Pope Francis was to have received the members of the Sauvé Commission on Thursday, December 9, 2021, but the meeting was postponed sine die. This interview, scheduled for October, had been postponed for “busy schedule” reasons.
The report, already known for several weeks, had caused some talk. Especially since it coincided more or less with the sending of the Critical Analysis of eight members of the Catholic Academy of France to Msgr. Eric de Moulins-Beaufort, and also to the nunciature to be communicated subsequently to Rome.
Faced with this announcement, some speculated that the Pope and the Curia wanted to stand back and take time to examine the work of the Sauvé Commission. The president of the bishops' conference of France was responsible for explaining the postponement of the meeting for the aforementioned reason: an overly busy schedule.
But the case is bouncing back. During the flight that brought him back from Athens on Monday, December 6, Francis answered a question on this subject, in which he kept a certain distance from the Sauvé report: “When you carry out a study over such a long period, you risk confusing the way of seeing the problem 70 years ago with the way of seeing now,” he explained.
And then he drove home the point: “You have to be careful with the interpretations that are given over time.” These words overlap with what Cardinal Pietro Parolin, Secretary of State of the Holy See, said in private. In particular, he insisted on the fact that such a report could not justify “profoundly reforming the institution.”
It seems that it was the analysis of the Sauvé report by the members of the Catholic Academy of France that was decisive in delaying the interview with the members of CIASE.
According to the newspaper La Croix, citing “several Vatican sources,” in Roman circles accuse the Commission “of having exceeded its prerogatives, by making recommendations in areas of competence which are not its own.”
FSSPX.News has strongly denounced this aspect, noting in particular certain proposals, including the ones which more or less seriously attack the Catholic faith itself. The French bishops, for their part, have not formulated any criticism of the recommendations.
The Curia was also surprised at the method used to obtain the now well known estimate, and proclaimed by Mr. Sauvé when presenting the report.

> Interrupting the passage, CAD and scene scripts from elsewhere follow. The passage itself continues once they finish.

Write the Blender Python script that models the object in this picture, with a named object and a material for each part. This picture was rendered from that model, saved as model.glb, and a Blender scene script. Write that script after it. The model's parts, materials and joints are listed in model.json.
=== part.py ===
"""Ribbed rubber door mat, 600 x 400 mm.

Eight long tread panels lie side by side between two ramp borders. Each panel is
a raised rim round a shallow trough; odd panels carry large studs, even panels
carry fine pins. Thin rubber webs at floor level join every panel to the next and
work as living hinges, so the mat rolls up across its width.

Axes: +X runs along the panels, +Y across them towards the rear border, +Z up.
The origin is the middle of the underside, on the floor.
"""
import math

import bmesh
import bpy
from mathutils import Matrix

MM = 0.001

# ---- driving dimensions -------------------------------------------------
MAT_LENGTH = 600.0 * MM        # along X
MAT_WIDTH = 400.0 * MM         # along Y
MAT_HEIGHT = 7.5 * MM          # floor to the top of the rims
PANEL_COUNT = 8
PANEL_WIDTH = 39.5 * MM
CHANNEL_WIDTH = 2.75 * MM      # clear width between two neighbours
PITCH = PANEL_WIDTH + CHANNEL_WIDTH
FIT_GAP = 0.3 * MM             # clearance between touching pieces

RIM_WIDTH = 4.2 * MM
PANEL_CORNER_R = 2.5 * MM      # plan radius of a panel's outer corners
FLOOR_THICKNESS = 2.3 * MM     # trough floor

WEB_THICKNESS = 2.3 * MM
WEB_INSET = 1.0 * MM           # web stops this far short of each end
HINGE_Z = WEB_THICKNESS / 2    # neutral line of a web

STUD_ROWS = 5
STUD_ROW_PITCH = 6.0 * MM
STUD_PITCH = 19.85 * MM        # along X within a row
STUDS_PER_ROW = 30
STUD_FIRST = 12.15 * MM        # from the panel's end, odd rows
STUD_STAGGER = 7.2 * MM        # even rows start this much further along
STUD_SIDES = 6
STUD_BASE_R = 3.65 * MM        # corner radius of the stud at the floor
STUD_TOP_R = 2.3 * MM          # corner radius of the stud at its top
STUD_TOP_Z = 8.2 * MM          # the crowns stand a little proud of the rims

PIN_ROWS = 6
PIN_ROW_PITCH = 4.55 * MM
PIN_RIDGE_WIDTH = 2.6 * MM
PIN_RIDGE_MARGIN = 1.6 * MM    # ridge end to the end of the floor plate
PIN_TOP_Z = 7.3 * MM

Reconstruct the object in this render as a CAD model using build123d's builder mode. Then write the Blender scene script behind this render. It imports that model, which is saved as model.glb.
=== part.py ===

Msgr. de Moulins-Beaufort had announced that he would ask the Pope for help with the follow-up to the report and the measures that should be taken. He is now due to meet Francis on Monday, December 13, following the fall Plenary Assembly. On this occasion, Le Figaro sums up the situation with the following headline: “Sauvé Report: the Pope Calls the Bishops of France to Account.”
The situation may be complicated for the French episcopate, which will undoubtedly endeavor to defend a report which it has commissioned and fully approved, while Rome - Pope and Curie included - has clear reservations.
What if the help requested were made concrete by opening the eyes of the episcopate of France on this delicate and painful affair? A case which can in no way be the occasion for an attack on the institutions of the Church, nor give rise to serious criticism of her methodology, at the risk of making these wounds even more painful.
This awareness of the abnormality of the CIASE report should perhaps lead to a review of the MHG report of the German bishops, already commented on several times in FSSPX.News. This document has already accused the Church using the term “institutional,” equivalent to “systemic.” But the reactions were few, and did not prevent the establishment of the Synodal Path.
This synod has issued proposals which are largely equivalent to the recommendations of the CIASE Report. They have already passed several stages, and are in the process of being voted on and promoted to the rank of laws in the Church in Germany, it being up to each bishop to make them concrete in his diocese.
But it seems it's easier wag a finger at the French episcopate than at the German bishops. And Msgr. de Moulins-Beaufort does not have the stature of Cardinal Reinhard Marx or Msgr. Georg Bätzing, the current president of the German Bishops' Conference.
If this episode could open Rome’s eyes to the urgent need to slow down or stop the Synodal Path, all would not be lost. But it is undoubtedly too late for some of the German faithful.